Crispin knows that he must escape and promises to take Owen with him, and in a stolen moment in the marketplace, finds an Icelandic fisherman who needs a hand for the voyage back to his homeland. Watched virtually every moment by the members of the troop, Crispin, now a marked man, must find a way out of the walled and guarded city and onto the small boat before it sails at dawn on the day after the wedding. But, as the grizzled fisherman tells him, Iceland is not the haven that Bear had promised, instead a place of sometime cruelty and unrelenting hardship. Still, Crispin faces only death in his present condition, and he takes some comfort in remembering the words of Bear, that when you can go no farther, God is showing you your true destiny.
Avi is a supreme storyteller, and the conclusion to his trilogy, Crispin: The End of Time (Balzer & Bray, 2010), is a hold-your-breath page-turner of an adventure story.

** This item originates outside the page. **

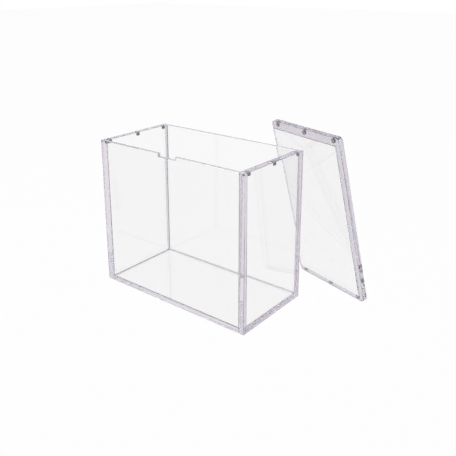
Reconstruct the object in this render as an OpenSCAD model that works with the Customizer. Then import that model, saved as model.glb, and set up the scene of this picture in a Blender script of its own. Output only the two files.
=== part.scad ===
// Clear acrylic display case for a boxed set of trading cards.
// Five bonded panels make the case. Its lid is two bonded plates that disc
// magnets hold on the rim. The lid is off, and leans on the case's back corner.
// The origin is the middle of the case's underside. The front faces -Y.

/* [Case] */
// Length of the case along its front
case_len = 208; // [180:1:240]
// Depth of the case from front to back
case_dep = 106; // [90:1:130]
// Height of the case without its lid
case_ht = 176; // [140:1:210]

/* [Panels] */
// Thickness of the front and back panels
front_t = 4; // [3:0.5:8]
// Thickness of the left and right panels, which hold the magnets
side_t = 8; // [7:0.5:12]
// Thickness of the base panel
base_t = 5; // [3:0.5:10]

/* [Finger notch] */
// Width of the notch in the front panel's top edge
notch_w = 25; // [16:1:40]
// Depth of the notch below the rim
notch_dep = 4; // [3:0.5:10]

/* [Lid] */
// Thickness of the plate that lies on the rim
lid_top_t = 6; // [5:0.5:10]
// Thickness of the plate that drops inside the rim
lid_inner_t = 2; // [1.5:0.5:5]
// Gap between the inner plate and the case's walls, all round
lid_fit_gap = 0.4; // [0.2:0.05:1]
// Radius of the lid's four corners
lid_corner_r = 4.5; // [2:0.5:7]

/* [Magnets] */
// Diameter of a disc magnet
magnet_d = 5; // [3:0.5:6]
// Thickness of a disc magnet
magnet_t = 4; // [2:0.5:4.5]
// Radial clearance of a magnet in its bore
magnet_gap = 0.05; // [0.02:0.01:0.1]
// Depth of a magnet's face below the surface
magnet_sink = 0.15; // [0.05:0.05:0.3]
// Distance from the side panel's end to the middle of the end magnet
magnet_in = 5; // [4:0.5:20]

/* [Leaning lid] */
// Lean of the lid from upright, in degrees
lid_lean = 15.1; // [8:0.1:25]
// Turn of the lid's short edge from the case's length, in degrees
lid_yaw = -16.2; // [-30:0.1:-5]
// Distance of the lid's foot corner inwards from the case's right side
lid_foot_in = 34.8; // [15:0.1:60]
// Clearance between the lid and the corner that it leans on
lean_gap = 0.3; // [0.1:0.05:0.5]

/* [Hidden] */

$fn = 64;
// A cut runs this far past the face that it opens
cut = 1;
acrylic = [0.86, 0.86, 0.92, 0.4];
nickel = [0.16, 0.14, 0.18];

// Clear space inside the walls
inner_len = case_len - 2 * side_t;
inner_dep = case_dep - 2 * front_t;

// A magnet's bore, and where the magnets' middles lie from the case's middle
bore_d = magnet_d + 2 * magnet_gap;
bore_dep = magnet_t + magnet_sink;
magnet_x = case_len / 2 - side_t / 2;
magnet_y = inner_dep / 2 - magnet_in;

// The ledges that the lid's outer plate leaves round the inner plate
ledge_x = side_t + lid_fit_gap;
ledge_y = front_t + lid_fit_gap;

// Direction that the lid's underside faces, which is towards the case
face_x = sin(lid_yaw) * cos(lid_lean);
face_y = -cos(lid_yaw) * cos(lid_lean);
face_z = -sin(lid_lean);

// Y of the foot corner at which one plate just clears the case's back corner.
// The plate's face stands step off the outer plate, and ends at end along it.
function foot_y_for(step, end) =
    let (off = step + lean_gap)
    let (touch_z = min(case_ht, end * cos(lid_lean) + off * face_z))
    case_dep / 2 - (off - lid_foot_in * face_x - touch_z * face_z) / face_y;

lid_foot_x = case_len / 2 - lid_foot_in;
lid_foot_y = max(foot_y_for(lid_inner_t, case_len - ledge_x), foot_y_for(0, case_len));

// Upright panel that spans the case's length, with its outer face at -Y
module long_panel() {
    translate([-case_len / 2, -case_dep / 2, 0])
        cube([case_len, front_t, case_ht]);
}

// Upright panel between the front and back ones, with bores in its top edge
module end_panel(side) {
    difference() {
        translate([side * magnet_x - side_t / 2, -inner_dep / 2, 0])
            cube([side_t, inner_dep, case_ht]);
        for (row = [-1:1])
            translate([side * magnet_x, row * magnet_y, case_ht - bore_dep])
                cylinder(d = bore_d, h = bore_dep + cut);
    }
}

// Plate with rounded corners, with one corner of its outline at the origin
module rounded_plate(len, dep, t, r) {
    linear_extrude(t) {
        translate([r, 0])
            square([len - 2 * r, dep]);
        translate([0, r])
            square([len, dep - 2 * r]);
        for (x = [r, len - r], y = [r, dep - r])
            translate([x, y])
                circle(r);
    }
}

// Puts the lid's pieces, drawn closed with a corner at the origin, where they lean
module leaning() {
    translate([lid_foot_x, lid_foot_y, 0])
        rotate([0, 0, lid_yaw])
            rotate([lid_lean - 90, 0, 0])
                rotate([0, 0, -90])
                    children();
}

// Middle of a lid magnet, measured along the lid from its corner
function lid_magnet_at(side, row) = [case_len / 2 + side * magnet_x, case_dep / 2 + row * magnet_y];

module front_panel() {
    color(acrylic)
        difference() {
            long_panel();
            translate([-notch_w / 2, -case_dep / 2 - cut, case_ht - notch_dep])
                cube([notch_w, front_t + 2 * cut, notch_dep + cut]);
        }
}

module back_panel() {
    color(acrylic)
        mirror([0, 1, 0])
            long_panel();
}

module left_panel() {
    color(acrylic)
        end_panel(-1);
}

module right_panel() {
    color(acrylic)
        end_panel(1);
}

module base_panel() {
    color(acrylic)
        translate([-inner_len / 2, -inner_dep / 2, 0])
            cube([inner_len, inner_dep, base_t]);
}

// Disc magnet in a side panel's top edge
module case_magnet(side, row) {
    color(nickel)
        translate([side * magnet_x, row * magnet_y, case_ht - bore_dep])
            cylinder(d = magnet_d, h = magnet_t);
}

module lid_top_plate() {
    color(acrylic)
        leaning()
            difference() {
                rounded_plate(case_len, case_dep, lid_top_t, lid_corner_r);
                for (side = [-1, 1], row = [-1:1])
                    translate([each lid_magnet_at(side, row), -cut])
                        cylinder(d = bore_d, h = bore_dep + cut);
            }
}

module lid_inner_plate() {
    color(acrylic)
        leaning()
            translate([ledge_x, ledge_y, -lid_inner_t])
                cube([case_len - 2 * ledge_x, case_dep - 2 * ledge_y, lid_inner_t]);
}

// Disc magnet in the underside of the lid's outer plate
module lid_magnet(side, row) {
    color(nickel)
        leaning()
            translate([each lid_magnet_at(side, row), magnet_sink])
                cylinder(d = magnet_d, h = magnet_t);
}

front_panel();
back_panel();
left_panel();
right_panel();
base_panel();
case_magnet(-1, -1);  // left_magnet_front
case_magnet(-1, 0);  // left_magnet_middle
case_magnet(-1, 1);  // left_magnet_back
case_magnet(1, -1);  // right_magnet_front
case_magnet(1, 0);  // right_magnet_middle
case_magnet(1, 1);  // right_magnet_back
lid_top_plate();
lid_inner_plate();
lid_magnet(-1, -1);  // lid_left_magnet_front
lid_magnet(-1, 0);  // lid_left_magnet_middle
lid_magnet(-1, 1);  // lid_left_magnet_back
lid_magnet(1, -1);  // lid_right_magnet_front
lid_magnet(1, 0);  // lid_right_magnet_middle
lid_magnet(1, 1);  // lid_right_magnet_back
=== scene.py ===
"""Looks of a clear acrylic display case for a boxed set of trading cards, with its magnetic lid off.

Everything is in metres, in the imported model's frame, with +Z up and the case's front at -Y. Each sheet is
a closed shell on a grid of lines, so that its arrises, rounded corners, drilled bores and bonded areas are
all moves or marks on one array of points.
"""

import logging
import math
from dataclasses import dataclass, field
from enum import Enum

import bpy
import numpy as np
from mathutils import Matrix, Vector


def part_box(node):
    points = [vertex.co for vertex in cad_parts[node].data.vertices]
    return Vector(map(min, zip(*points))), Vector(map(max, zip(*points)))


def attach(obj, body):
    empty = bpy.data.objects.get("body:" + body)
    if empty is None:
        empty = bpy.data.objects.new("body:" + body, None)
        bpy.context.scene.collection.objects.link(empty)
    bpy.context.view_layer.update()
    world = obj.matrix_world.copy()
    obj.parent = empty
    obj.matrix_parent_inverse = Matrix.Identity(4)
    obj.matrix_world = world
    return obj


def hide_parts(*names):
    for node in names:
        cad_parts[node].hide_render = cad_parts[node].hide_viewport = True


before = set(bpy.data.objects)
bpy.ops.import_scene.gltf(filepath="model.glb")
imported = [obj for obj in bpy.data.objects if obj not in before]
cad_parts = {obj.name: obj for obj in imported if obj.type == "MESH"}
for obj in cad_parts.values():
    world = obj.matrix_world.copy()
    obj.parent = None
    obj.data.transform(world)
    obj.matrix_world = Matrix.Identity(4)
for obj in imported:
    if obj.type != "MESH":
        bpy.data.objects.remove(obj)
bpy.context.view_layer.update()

MM = 0.001
FINISH = "finish"
ACRYLIC_SLOT, MAGNET_SLOT = "clear_acrylic", "magnet_nickel"
MAGNET_SIDES = ("left", "right")
MAGNET_PLACES = ("front", "middle", "back")
BACKDROP_RAYS = ("Is Camera Ray", "Is Glossy Ray", "Is Transmission Ray")
LOG = logging.getLogger("display_case")

Socket = bpy.types.NodeSocket
Pair = tuple[float, float]
Triple = tuple[float, float, float]
Colour = tuple[float, float, float]
Corners = tuple[np.ndarray, np.ndarray]

WHITE: Colour = (1.0, 1.0, 1.0)
ACRYLIC_IOR = 1.49
ALONG, UP = np.array([1.0, 0.0, 0.0]), np.array([0.0, 0.0, 1.0])
PLAN_CORNERS = np.array([[-1, -1], [1, -1], [1, 1], [-1, 1]])

# A direction that no magnet's axis has, and a length that no sheet has
OFF_AXIS = (0.3, 0.9, 0.1)
FAR = 1.0

# Thickness of half a bond, and how far outside a face the other sheet is looked for
HALF_BOND = 0.01 * MM
PROBE = 0.1 * MM

# How far below a finish's number its look starts, and from what share a face counts as facing a direction
MARK_MARGIN = 0.1
FACING = 0.5

# How near counts as on a plane, beside a box, and inside a ring, and the least length to divide by
ON_PLANE = 1e-7
BESIDE = 1e-9
RING_SLACK = 1e-8
NOT_ZERO = 1e-12
PLACE_DIGITS = 7

# Points of a quarter circle, steps of a rounded corner, and rings round a bore as shares of its radius
QUARTER_POINTS = 5
CORNER_STEPS = 6
BORE_RINGS = (0.0, 0.2, 0.4, 0.6, 0.8, 0.97, 1.0, 1.25)


class SheetFace(Enum):
    """Finishes of a sheet's faces, as the number that each face holds in the sheet's finish attribute."""

    POLISHED = 0.0
    EDGE = 0.2
    SAWN = 0.4
    MILLED = 0.6
    BONDED = 0.8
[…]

Having developed his characters and fleshed out his theme of personal freedom in the previous two books, including Book 2, Crispin: At the Edge of the World multiple-award-winning author Avi here is free to pursue a thumping-good plot in the best tradition of Rudyard Kipling, Robert Louis Stevenson, and Mark Twain. Although the earlier books are equally deserving, this last book can stand on its own, seamlessly bringing the reader abreast of the current story as a beautifully balanced thriller, a piece of superbly atmospheric historical fiction, and a deep exploration of the series' ethical theme of personal responsibility in the pursuit of individual liberty. As Kirkus Reviews puts it, "Thrilling and beautifully wrought."